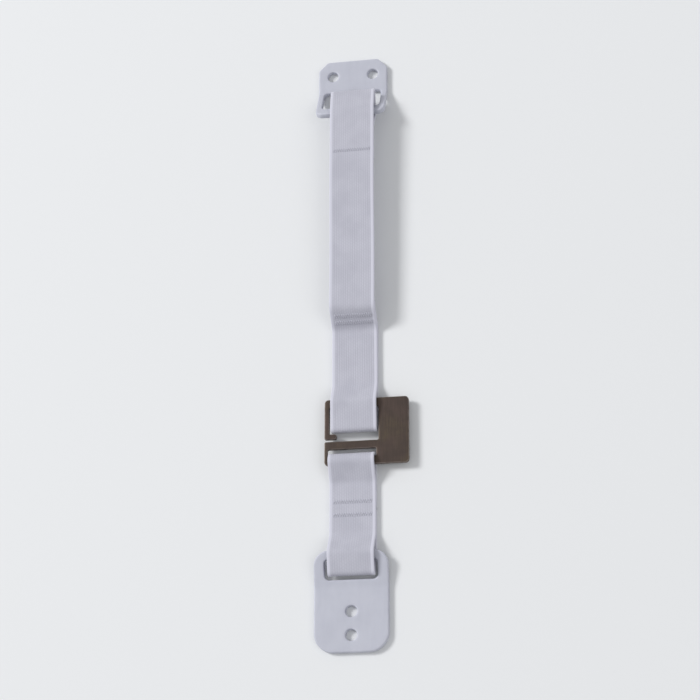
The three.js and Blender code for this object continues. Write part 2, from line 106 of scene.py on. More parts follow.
class Wire:
    """A socket of a material, which can be added, multiplied and so on like a number."""

    def __init__(self, tree, socket=None):
        self.tree = tree
        self.socket = socket

    def node(self, kind, settings, values, output=0):
        """Adds a node of this kind, with its settings set first and then its sockets.

        The output is the number or the name of the socket that the new wire holds.
        """
        made = self.tree.nodes.new(kind)
        for name, setting in settings.items():
            setattr(made, name, setting)
        for name, value in values.items():
            if isinstance(value, Wire):
                self.tree.links.new(value.socket, made.inputs[name])
            else:
                made.inputs[name].default_value = value
        return Wire(self.tree, made.outputs[output])

    def maths(self, operation, *values):
        return self.node("ShaderNodeMath", {"operation": operation}, dict(enumerate(values)))

    def __add__(self, other):
        return self.maths("ADD", self, other)

    __radd__ = __add__

    def __sub__(self, other):
        return self.maths("SUBTRACT", self, other)

    def __rsub__(self, other):
        return self.maths("SUBTRACT", other, self)

    def __mul__(self, other):
        return self.maths("MULTIPLY", self, other)

    __rmul__ = __mul__

    def __truediv__(self, other):
        return self.maths("DIVIDE", self, other)

    def noise(self, scale, detail=3.0, roughness=0.55):
        """Soft random values from 0 to 1 over this place."""
        values = {"Vector": self, "Scale": scale, "Detail": detail, "Roughness": roughness}
        return self.node("ShaderNodeTexNoise", {}, values)

    def between(self, low, high):
        """0 up to the low value, 1 from the high value on, and a smooth rise between."""
        settings = {"interpolation_type": "SMOOTHSTEP"}
        values = {"Value": self, "From Min": low, "From Max": high}
        return self.node("ShaderNodeMapRange", settings, values)

    def blend(self, first, second):
        """One colour where this is 0 and the other where it is 1."""
        values = {"Factor": self, 6: first, 7: second}
        return self.node("ShaderNodeMix", {"data_type": "RGBA"}, values, output=2)

    def bump(self, depth, strength=1.0, under=None):
        """A surface normal from a height of 0 to 1, where 1 stands this deep proud."""
        values = {"Height": self, "Distance": depth, "Strength": strength}
        if under is not None:
            values["Normal"] = under
        return self.node("ShaderNodeBump", {}, values)

    def into(self, shader, name):
        self.tree.links.new(self.socket, shader.inputs[name])


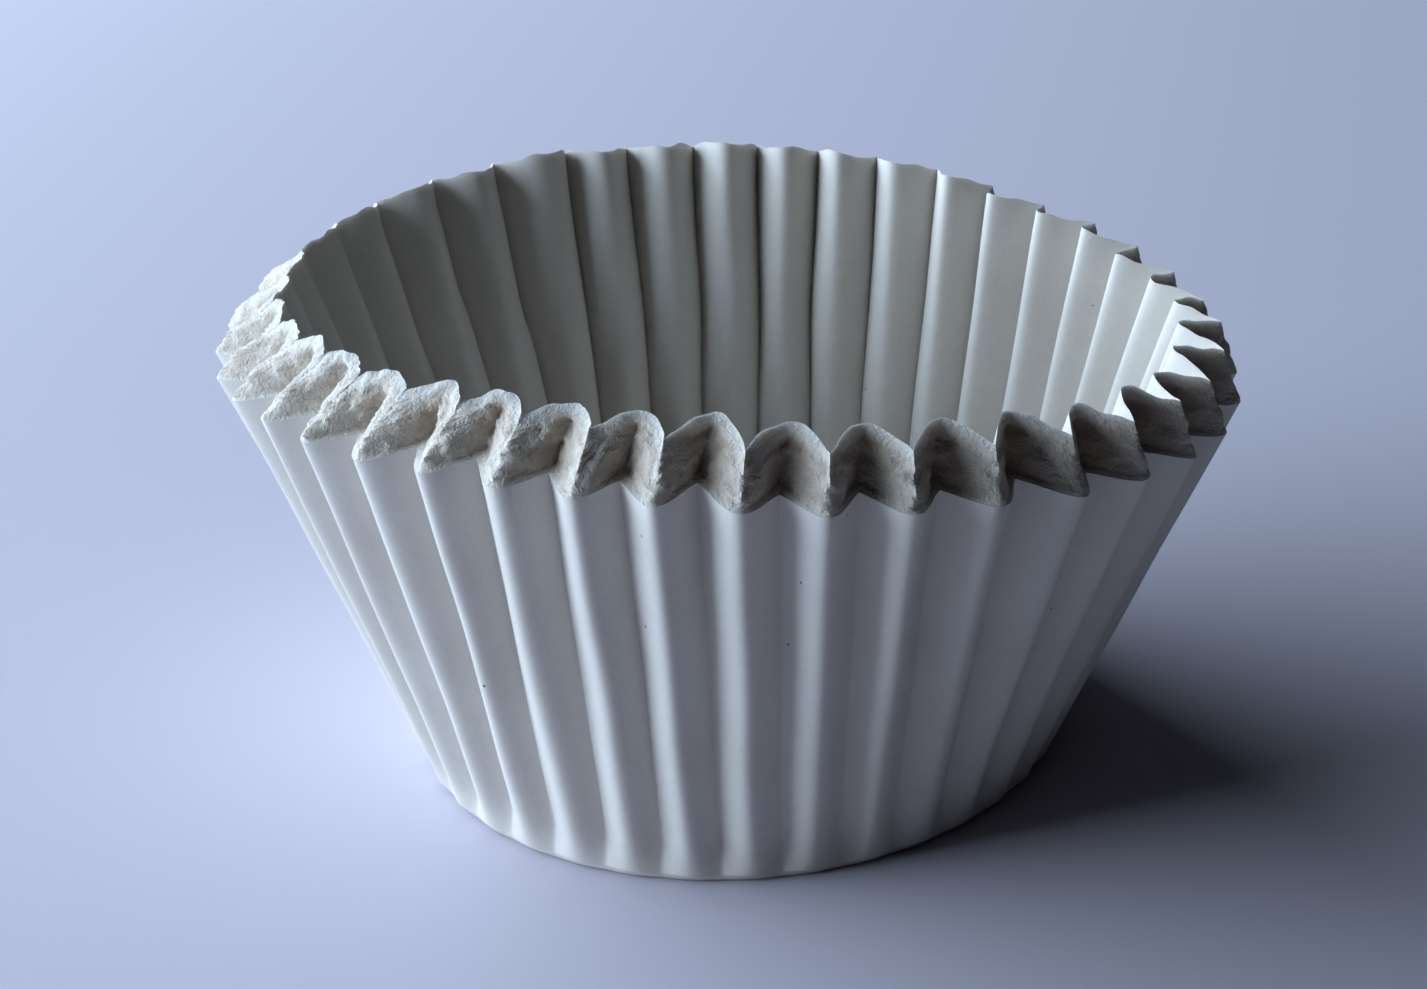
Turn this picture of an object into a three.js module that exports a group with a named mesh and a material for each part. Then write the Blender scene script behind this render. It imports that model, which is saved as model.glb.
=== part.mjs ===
// Paper candy cup: round sheets of white paper, nested and pressed together into one fluted cup.
// The pressed sheets are one solid. Their cut edges form the stepped band round the rim.
// Units are millimetres, +Z is up, and the origin is the middle of the flat foot.
import * as THREE from 'three';

// Sheets
const sheetRadius = 39.7;
const stackThickness = 1.4;
const bandSteps = 4;

// Outermost sheet
const footRadius = 17.4;
const outerFlare = THREE.MathUtils.degToRad(19.6);
const outerFootRound = 0.7;

// Innermost sheet, which stands steeper and further in by the thickness of the stack
const innerSteeper = THREE.MathUtils.degToRad(1.6);
const insetForThickness = 0.7;
const innerFootRound = 1;
const innerShiftX = 0.39;

// Flutes, which deepen from the foot to the rim
const fluteCount = 39;
const firstInwardFold = THREE.MathUtils.degToRad(-1.9);
const rimFluteDepth = 1.9;
const innerExtraDepth = 0.2;
const outerFootFluteDepth = 0.5;
const innerFootFluteDepth = 0.35;
const fluteShareOnFlat = 0.4;
const foldSharpness = 0.15;

// Hand-pressed unevenness of the round: each is a size and the direction that it points in
const rimOval = { size: 1.46, toward: THREE.MathUtils.degToRad(-30.7) };
const footOval = { size: 0.84, toward: THREE.MathUtils.degToRad(79) };
const rimSaddle = { size: 0.59, toward: THREE.MathUtils.degToRad(100) };
const pressedOffCentre = { size: 1.16, toward: THREE.MathUtils.degToRad(189) };

// Mesh fineness
const pointsPerFlute = 8;
const pointsAround = fluteCount * pointsPerFlute;
const footTurns = [0, 0.5];
const wallRows = [0.12, 0.5];

const paper = { colour: 0xf0f0ec, roughness: 0.85, metalness: 0 };

const lerp = THREE.MathUtils.lerp;

// Each sheet is given by its flare, its foot and its flutes.
const outerSheet = {
  flare: outerFlare,
  footRadius,
  footHeight: 0,
  footRound: outerFootRound,
  footFluteDepth: outerFootFluteDepth,
  rimFluteDepth,
  sharpness: -foldSharpness,
  shiftX: 0,
};
const innerSheet = {
  flare: outerFlare - innerSteeper,
  footRadius: footRadius - insetForThickness * stackThickness,
  footHeight: stackThickness,
  footRound: innerFootRound,
  footFluteDepth: innerFootFluteDepth,
  rimFluteDepth: rimFluteDepth + innerExtraDepth,
  sharpness: foldSharpness,
  shiftX: innerShiftX,
};

// Twice round the cup for an oval or a saddle.
function twofold(term, angle) {
  return term.size * Math.cos(2 * (angle - term.toward));
}

// 0 on an outward ridge and 1 on an inward fold. Sharpness is positive where ridges are crisp.
function fluteWave(angle, sharpness) {
  const phase = fluteCount * (angle - firstInwardFold);
  return (1 + Math.cos(phase)) / 2 + sharpness * Math.sin(phase) ** 2;
}

// A point of a sheet's wall: height runs from 0 at the foot to 1 at the cut edge.
// Every sheet is round, so an inward fold, which leans out less, stands higher.
function wallPoint(sheet, angle, height) {
  const offCentre = pressedOffCentre.size * Math.cos(angle - pressedOffCentre.toward);
  const slope = (sheetRadius - sheet.footRadius + offCentre) * height;
  const oval = twofold(rimOval, angle) * height;
  const foot = twofold(footOval, angle) * (1 - height);
  const depth = lerp(sheet.footFluteDepth, sheet.rimFluteDepth, height) * fluteWave(angle, sheet.sharpness);
  const radius = sheet.footRadius + slope * Math.sin(sheet.flare) + oval + foot - depth;
  const rise = slope * Math.cos(sheet.flare) + (depth * height - oval) * Math.tan(sheet.flare);
  return new THREE.Vector3(
    radius * Math.cos(angle) + sheet.shiftX * height,
    radius * Math.sin(angle),
    sheet.footHeight + rise + twofold(rimSaddle, angle) * height,
  );
}

// A point of the rounded foot: turn runs from 0 on the flat to 1 at the wall.
function footPoint(sheet, angle, turn) {
  const arc = (turn * Math.PI) / 2;
  const depth = sheet.footFluteDepth * lerp(fluteShareOnFlat, 1, turn) * fluteWave(angle, sheet.sharpness);
  const inset = sheet.footRound * (1 - Math.sin(arc));
  const radius = sheet.footRadius + twofold(footOval, angle) - inset - depth;
  const height = sheet.footHeight + sheet.footRound * (1 - Math.cos(arc));
  return new THREE.Vector3(radius * Math.cos(angle), radius * Math.sin(angle), height);
}

// A point of the rim's band: across runs from the outer cut edge to the inner one, up follows it.
function bandPoint(angle, across, up) {
  const outside = wallPoint(outerSheet, angle, 1);
  const inside = wallPoint(innerSheet, angle, 1);
  return new THREE.Vector3(
    lerp(outside.x, inside.x, across),
    lerp(outside.y, inside.y, across),
    lerp(outside.z, inside.z, up),
  );
}

function makeRing(pointAt) {
  const ring = [];
  for (let i = 0; i < pointsAround; i += 1) {
    ring.push(pointAt(firstInwardFold + (2 * Math.PI * i) / pointsAround));
  }
  return ring;
}

// Rings of one sheet's face, from the edge of the flat up to the last row below the rim.
function sheetRings(sheet) {
  const rounded = footTurns.map((turn) => makeRing((angle) => footPoint(sheet, angle, turn)));
  const wall = wallRows.map((row) => makeRing((angle) => wallPoint(sheet, angle, row)));
  return [...rounded, ...wall];
}

// Rings of the rim's band: one tread and one riser for each group of cut edges.
function bandRings() {
  const rings = [];
  for (let step = 0; step < bandSteps; step += 1) {
    const up = step / (bandSteps - 1);
    rings.push(makeRing((angle) => bandPoint(angle, step / bandSteps, up)));
    rings.push(makeRing((angle) => bandPoint(angle, (step + 1) / bandSteps, up)));
  }
  return rings;
}

// Joins the rings, outside to inside, and closes the foot and the floor at their middles.
function skin(rings) {
  const positions = [];
  const triangles = [];
  for (const ring of rings) {
    for (const point of ring) {
      positions.push(point.x, point.y, point.z);
    }
  }
  const footMiddle = positions.length / 3;
  positions.push(0, 0, 0);
  const floorMiddle = footMiddle + 1;
  positions.push(0, 0, stackThickness);
  const lastRing = (rings.length - 1) * pointsAround;
  for (let i = 0; i < pointsAround; i += 1) {
    const next = (i + 1) % pointsAround;
    triangles.push(footMiddle, next, i);
    for (let below = 0; below < lastRing; below += pointsAround) {
      const above = below + pointsAround;
      triangles.push(below + i, below + next, above + next);
      triangles.push(below + i, above + next, above + i);
    }
    triangles.push(lastRing + i, lastRing + next, floorMiddle);
  }
  const geometry = new THREE.BufferGeometry();
  geometry.setAttribute('position', new THREE.Float32BufferAttribute(positions, 3));
  geometry.setIndex(triangles);
  return geometry;
}

// Puts the origin under the middle of the cup, which the uneven rim sets.
function centre(geometry) {
  geometry.computeBoundingBox();
  const middle = geometry.boundingBox.getCenter(new THREE.Vector3());
  geometry.translate(-middle.x, -middle.y, 0);
  geometry.computeVertexNormals();
  return geometry;
}

function makeCup() {
  const rings = [...sheetRings(outerSheet), ...bandRings(), ...sheetRings(innerSheet).reverse()];
  const geometry = centre(skin(rings));
  const material = new THREE.MeshStandardMaterial({
    color: paper.colour,
    roughness: paper.roughness,
    metalness: paper.metalness,
  });
  const mesh = new THREE.Mesh(geometry, material);
  mesh.name = 'fluted_cup';
  return mesh;
}

const candyCup = new THREE.Group();
candyCup.add(makeCup());

export default candyCup;
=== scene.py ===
"""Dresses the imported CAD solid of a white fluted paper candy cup.

The cup is a pressed stack of round sheets of greaseproof paper. The wall is smooth folded paper inside
and outside, and the sheets' cut edges form a ragged band round the rim. Sizes are in metres and angles in
radians, in the CAD frame.
"""

import logging
import math
from dataclasses import dataclass, field
from enum import Enum

import bmesh
import bpy
import numpy as np
from mathutils import Matrix, Vector, noise


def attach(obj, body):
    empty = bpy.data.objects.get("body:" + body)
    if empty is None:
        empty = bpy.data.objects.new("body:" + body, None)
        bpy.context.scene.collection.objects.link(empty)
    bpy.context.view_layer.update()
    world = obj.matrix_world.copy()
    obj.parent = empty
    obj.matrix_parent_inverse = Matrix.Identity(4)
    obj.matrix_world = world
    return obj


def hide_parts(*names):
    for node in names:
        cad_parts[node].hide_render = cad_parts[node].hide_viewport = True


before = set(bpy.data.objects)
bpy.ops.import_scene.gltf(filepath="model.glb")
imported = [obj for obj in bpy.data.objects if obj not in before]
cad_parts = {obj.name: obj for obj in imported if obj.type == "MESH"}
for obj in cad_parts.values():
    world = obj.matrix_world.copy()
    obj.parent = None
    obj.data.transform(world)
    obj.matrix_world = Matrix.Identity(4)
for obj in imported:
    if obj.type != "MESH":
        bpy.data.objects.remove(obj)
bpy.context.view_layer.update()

LOG = logging.getLogger("candy_cup")
MM = 0.001
CUP_NODE = "fluted_cup"
FIBRE_DETAIL = 6.0
FIBRE_TWIST = 1.2
CLOUD_DETAIL = 3.0

Colour = tuple[float, float, float]
Value = float | np.ndarray


class Face(Enum):
    """Which face of the pressed stack a sheet shows."""

    OUTSIDE = "outside"
    INSIDE = "inside"


class Surface(Enum):
    """The cup's two surfaces, in the order of its material slots."""

    SHEET = 0
    CUT_EDGES = 1


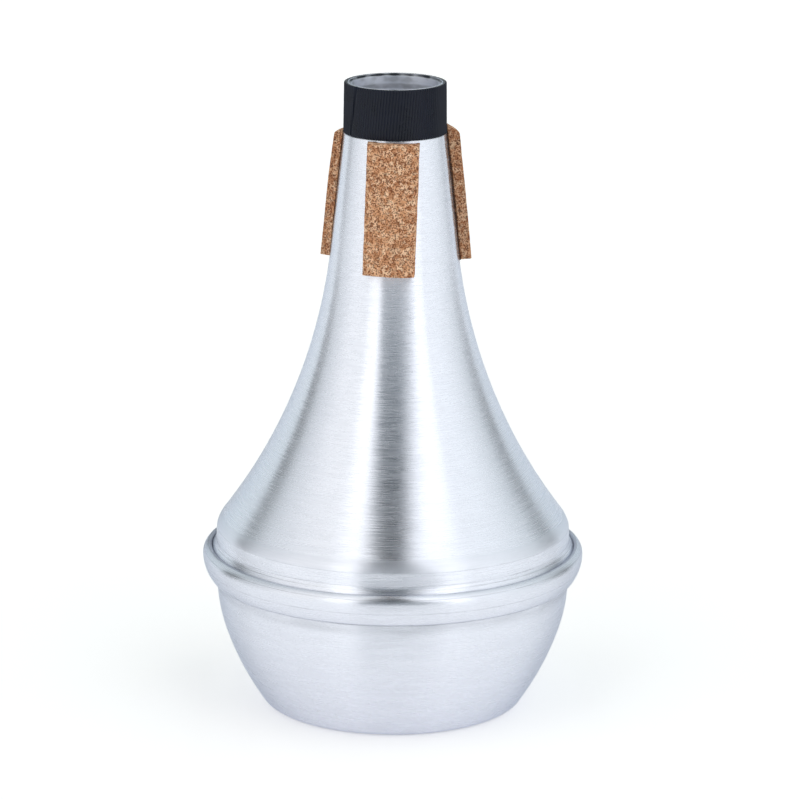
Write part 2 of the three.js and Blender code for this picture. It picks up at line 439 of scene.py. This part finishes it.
rim_height = neck_step_height + neck_seat_length
neck_step_radius = neck_seat_radius + neck_step
flare_end_radius = neck_step_radius + taper_length * math.tan(taper_lean)
flare_end_height = neck_step_height - taper_length
skirt_radius = bead_flank_radius - sheet_thickness - seam_clearance
skirt_angle = math.asin((bead_height - ledge_height - sheet_thickness - seam_clearance) / skirt_radius)


def arc_through(start, end, radius, steps):
    """Points of a bend of a known radius between two points, hollow on the outer side."""
    start, end = Vector(start), Vector(end)
    half = (end - start) / 2
    rise = math.sqrt(radius ** 2 - half.length ** 2)
    outward = Vector((-half.y, half.x)).normalized()
    centre = start + half + outward * rise * (1 if outward.x > 0 else -1)
    first = math.atan2(*(start - centre).yx) % (2 * math.pi)
    last = math.atan2(*(end - centre).yx) % (2 * math.pi)
    return arc(centre, radius, first, last, steps)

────

▶ _Written instruction_
Which lines above run from the one containing "mesh.name = 'fluted_cup';" down to the one containing "imported = [obj"? Repeat exactly those, both ends included, and nothing else.

▶ _Output of the task_
  mesh.name = 'fluted_cup';
  return mesh;
}

const candyCup = new THREE.Group();
candyCup.add(makeCup());

export default candyCup;
=== scene.py ===
"""Dresses the imported CAD solid of a white fluted paper candy cup.

The cup is a pressed stack of round sheets of greaseproof paper. The wall is smooth folded paper inside
and outside, and the sheets' cut edges form a ragged band round the rim. Sizes are in metres and angles in
radians, in the CAD frame.
"""

import logging
import math
from dataclasses import dataclass, field
from enum import Enum

import bmesh
import bpy
import numpy as np
from mathutils import Matrix, Vector, noise


def attach(obj, body):
    empty = bpy.data.objects.get("body:" + body)
    if empty is None:
        empty = bpy.data.objects.new("body:" + body, None)
        bpy.context.scene.collection.objects.link(empty)
    bpy.context.view_layer.update()
    world = obj.matrix_world.copy()
    obj.parent = empty
    obj.matrix_parent_inverse = Matrix.Identity(4)
    obj.matrix_world = world
    return obj


def hide_parts(*names):
    for node in names:
        cad_parts[node].hide_render = cad_parts[node].hide_viewport = True


before = set(bpy.data.objects)
bpy.ops.import_scene.gltf(filepath="model.glb")
imported = [obj for obj in bpy.data.objects if obj not in before]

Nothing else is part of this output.